# [Task]
Give back an exact copy of the lines from the start of the material through the line bearing "centred on 0.". Include both ends and nothing else.

# [Data supplied]

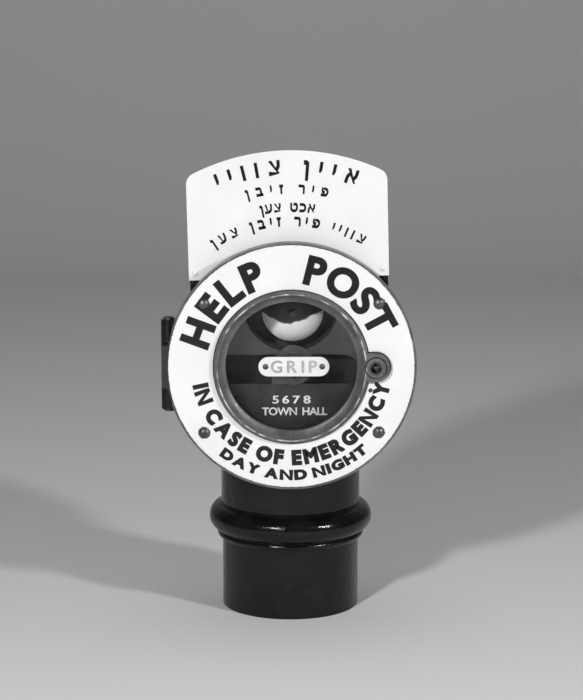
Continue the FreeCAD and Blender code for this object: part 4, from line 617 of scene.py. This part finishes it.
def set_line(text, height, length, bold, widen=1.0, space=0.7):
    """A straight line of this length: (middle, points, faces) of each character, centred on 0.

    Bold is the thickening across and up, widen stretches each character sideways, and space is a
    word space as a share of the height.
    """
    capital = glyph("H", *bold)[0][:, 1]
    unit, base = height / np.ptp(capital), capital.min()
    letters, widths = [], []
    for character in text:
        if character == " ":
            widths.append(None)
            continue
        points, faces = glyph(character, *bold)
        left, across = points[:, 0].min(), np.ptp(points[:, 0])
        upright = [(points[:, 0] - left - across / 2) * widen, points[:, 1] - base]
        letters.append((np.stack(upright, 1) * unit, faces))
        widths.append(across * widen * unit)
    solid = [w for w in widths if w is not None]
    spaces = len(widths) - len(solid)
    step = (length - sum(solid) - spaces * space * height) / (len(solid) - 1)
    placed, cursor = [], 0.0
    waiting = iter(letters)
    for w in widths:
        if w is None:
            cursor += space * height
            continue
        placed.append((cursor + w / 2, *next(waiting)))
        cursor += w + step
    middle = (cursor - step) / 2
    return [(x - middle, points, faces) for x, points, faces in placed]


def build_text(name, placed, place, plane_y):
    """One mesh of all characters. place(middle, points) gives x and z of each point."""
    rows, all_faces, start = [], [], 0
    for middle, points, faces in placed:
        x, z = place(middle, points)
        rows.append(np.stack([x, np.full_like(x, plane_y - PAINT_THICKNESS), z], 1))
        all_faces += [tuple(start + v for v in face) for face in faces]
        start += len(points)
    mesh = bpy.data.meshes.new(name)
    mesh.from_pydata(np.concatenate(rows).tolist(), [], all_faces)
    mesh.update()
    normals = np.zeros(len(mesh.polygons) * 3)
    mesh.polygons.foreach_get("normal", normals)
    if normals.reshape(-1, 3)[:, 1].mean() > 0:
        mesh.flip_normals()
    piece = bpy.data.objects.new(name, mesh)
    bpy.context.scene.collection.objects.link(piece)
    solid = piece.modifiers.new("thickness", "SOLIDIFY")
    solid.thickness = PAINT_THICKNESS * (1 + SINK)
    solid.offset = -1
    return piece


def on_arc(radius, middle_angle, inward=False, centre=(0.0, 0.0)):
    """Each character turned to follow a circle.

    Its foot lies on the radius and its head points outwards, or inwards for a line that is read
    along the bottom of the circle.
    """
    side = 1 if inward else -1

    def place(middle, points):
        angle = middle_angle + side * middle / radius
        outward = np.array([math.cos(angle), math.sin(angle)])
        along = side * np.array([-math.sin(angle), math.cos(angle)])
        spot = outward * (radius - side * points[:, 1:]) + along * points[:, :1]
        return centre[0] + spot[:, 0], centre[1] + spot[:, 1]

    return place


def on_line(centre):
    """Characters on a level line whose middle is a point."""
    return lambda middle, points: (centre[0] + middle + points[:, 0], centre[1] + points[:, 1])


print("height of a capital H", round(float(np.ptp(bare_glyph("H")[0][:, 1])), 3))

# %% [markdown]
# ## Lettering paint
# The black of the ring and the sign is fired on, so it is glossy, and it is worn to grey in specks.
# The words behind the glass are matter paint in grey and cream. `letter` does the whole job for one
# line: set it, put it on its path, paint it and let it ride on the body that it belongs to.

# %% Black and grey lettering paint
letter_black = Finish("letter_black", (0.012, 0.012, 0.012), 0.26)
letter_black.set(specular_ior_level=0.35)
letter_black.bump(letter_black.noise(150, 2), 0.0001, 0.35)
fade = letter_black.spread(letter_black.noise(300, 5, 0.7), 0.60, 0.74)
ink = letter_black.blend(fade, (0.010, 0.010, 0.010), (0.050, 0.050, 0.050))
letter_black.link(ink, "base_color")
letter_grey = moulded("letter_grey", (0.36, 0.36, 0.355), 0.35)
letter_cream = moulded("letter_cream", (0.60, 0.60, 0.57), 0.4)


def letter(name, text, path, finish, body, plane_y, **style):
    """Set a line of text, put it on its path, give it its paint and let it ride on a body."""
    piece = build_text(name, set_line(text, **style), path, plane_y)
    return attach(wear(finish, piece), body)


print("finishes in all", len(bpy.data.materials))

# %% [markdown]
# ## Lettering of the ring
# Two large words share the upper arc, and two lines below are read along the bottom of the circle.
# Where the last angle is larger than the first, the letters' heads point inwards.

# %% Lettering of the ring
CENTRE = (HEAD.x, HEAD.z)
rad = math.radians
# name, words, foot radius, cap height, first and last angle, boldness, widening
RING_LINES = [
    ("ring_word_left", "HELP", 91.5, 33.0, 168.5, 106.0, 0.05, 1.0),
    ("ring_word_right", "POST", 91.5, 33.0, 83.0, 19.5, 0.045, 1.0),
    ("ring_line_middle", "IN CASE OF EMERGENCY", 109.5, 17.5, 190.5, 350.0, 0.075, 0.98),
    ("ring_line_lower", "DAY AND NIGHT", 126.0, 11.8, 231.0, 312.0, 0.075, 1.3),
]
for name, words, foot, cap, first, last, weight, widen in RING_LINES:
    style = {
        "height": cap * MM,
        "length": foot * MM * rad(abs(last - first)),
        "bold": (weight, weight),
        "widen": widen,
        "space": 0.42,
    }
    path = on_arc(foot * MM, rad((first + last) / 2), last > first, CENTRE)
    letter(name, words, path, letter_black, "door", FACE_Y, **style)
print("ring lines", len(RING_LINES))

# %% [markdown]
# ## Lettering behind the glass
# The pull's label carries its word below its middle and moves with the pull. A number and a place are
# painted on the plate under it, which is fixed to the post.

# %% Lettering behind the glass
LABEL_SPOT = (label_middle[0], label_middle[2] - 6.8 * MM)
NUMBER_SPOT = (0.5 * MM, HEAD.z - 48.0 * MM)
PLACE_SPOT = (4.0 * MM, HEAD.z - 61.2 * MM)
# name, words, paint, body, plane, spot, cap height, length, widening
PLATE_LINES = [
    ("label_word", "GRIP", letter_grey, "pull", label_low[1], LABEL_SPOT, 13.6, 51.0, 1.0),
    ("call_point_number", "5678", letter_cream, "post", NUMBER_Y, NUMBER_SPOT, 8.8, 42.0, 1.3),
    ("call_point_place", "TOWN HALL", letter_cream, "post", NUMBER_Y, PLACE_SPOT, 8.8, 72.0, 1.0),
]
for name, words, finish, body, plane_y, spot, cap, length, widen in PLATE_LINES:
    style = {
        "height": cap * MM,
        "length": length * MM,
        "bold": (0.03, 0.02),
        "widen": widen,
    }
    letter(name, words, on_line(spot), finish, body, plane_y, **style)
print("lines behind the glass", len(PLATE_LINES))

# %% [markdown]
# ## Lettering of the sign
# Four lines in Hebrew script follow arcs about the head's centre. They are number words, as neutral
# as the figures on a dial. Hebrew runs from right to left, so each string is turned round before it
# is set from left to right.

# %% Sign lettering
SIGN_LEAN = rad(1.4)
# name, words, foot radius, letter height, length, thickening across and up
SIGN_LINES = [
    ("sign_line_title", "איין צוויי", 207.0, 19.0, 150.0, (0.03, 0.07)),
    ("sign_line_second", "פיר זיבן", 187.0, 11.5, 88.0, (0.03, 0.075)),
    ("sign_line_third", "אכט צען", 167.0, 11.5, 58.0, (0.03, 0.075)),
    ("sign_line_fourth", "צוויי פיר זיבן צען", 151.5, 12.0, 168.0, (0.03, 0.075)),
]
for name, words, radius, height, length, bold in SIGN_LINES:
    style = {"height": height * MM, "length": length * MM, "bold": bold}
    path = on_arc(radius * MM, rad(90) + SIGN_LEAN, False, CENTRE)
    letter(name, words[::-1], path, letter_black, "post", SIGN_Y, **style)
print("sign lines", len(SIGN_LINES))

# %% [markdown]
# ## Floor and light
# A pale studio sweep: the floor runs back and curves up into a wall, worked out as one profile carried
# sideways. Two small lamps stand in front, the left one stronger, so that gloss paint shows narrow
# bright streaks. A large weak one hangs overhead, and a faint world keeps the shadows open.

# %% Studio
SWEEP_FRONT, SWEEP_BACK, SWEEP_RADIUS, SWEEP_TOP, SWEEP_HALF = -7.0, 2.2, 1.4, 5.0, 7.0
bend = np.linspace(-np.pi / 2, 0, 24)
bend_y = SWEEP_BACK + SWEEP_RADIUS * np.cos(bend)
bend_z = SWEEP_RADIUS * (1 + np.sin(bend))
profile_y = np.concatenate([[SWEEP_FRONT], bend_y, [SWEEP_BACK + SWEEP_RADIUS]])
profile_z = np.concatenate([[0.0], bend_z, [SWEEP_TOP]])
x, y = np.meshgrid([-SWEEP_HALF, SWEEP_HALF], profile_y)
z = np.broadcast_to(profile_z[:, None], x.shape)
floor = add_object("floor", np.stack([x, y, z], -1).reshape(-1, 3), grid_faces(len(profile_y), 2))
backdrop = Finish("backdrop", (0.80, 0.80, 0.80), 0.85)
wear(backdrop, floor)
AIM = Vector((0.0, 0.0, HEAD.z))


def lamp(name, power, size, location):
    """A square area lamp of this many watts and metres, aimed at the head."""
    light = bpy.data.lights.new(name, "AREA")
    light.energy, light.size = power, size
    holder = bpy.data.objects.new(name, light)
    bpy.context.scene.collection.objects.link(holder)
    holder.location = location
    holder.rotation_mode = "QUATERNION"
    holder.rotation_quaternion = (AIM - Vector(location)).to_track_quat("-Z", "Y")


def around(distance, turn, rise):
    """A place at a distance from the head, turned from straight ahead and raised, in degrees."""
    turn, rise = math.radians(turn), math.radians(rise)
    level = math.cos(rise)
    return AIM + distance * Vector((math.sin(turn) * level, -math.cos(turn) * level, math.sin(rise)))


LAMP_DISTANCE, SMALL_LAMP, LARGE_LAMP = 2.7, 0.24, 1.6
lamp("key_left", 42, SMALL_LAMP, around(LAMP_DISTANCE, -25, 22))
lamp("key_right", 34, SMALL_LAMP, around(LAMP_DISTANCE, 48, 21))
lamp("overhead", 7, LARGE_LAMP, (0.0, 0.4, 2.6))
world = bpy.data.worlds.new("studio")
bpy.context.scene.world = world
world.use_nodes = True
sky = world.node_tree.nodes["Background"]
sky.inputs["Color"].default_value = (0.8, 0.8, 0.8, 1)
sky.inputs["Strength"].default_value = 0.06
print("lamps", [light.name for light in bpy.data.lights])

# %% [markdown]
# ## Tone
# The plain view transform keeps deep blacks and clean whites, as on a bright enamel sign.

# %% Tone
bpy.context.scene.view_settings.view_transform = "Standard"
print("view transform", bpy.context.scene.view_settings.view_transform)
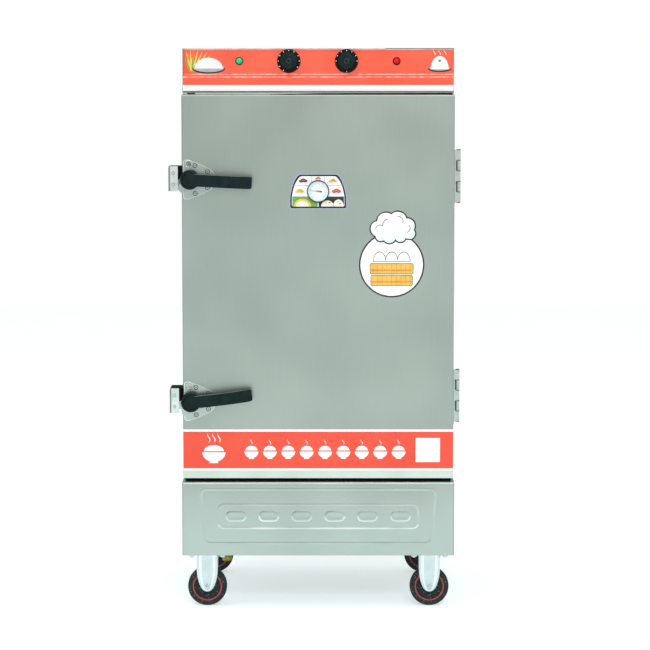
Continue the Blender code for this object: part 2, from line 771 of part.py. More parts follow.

# [Task answer]
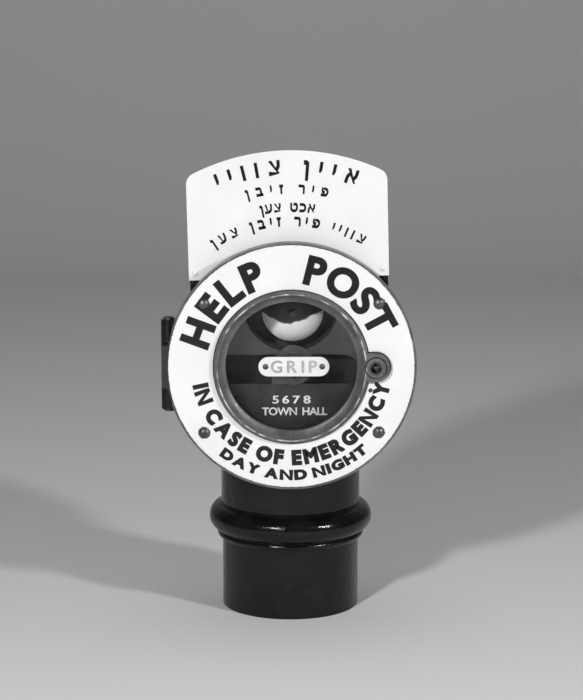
Continue the FreeCAD and Blender code for this object: part 4, from line 617 of scene.py. This part finishes it.
def set_line(text, height, length, bold, widen=1.0, space=0.7):
    """A straight line of this length: (middle, points, faces) of each character, centred on 0.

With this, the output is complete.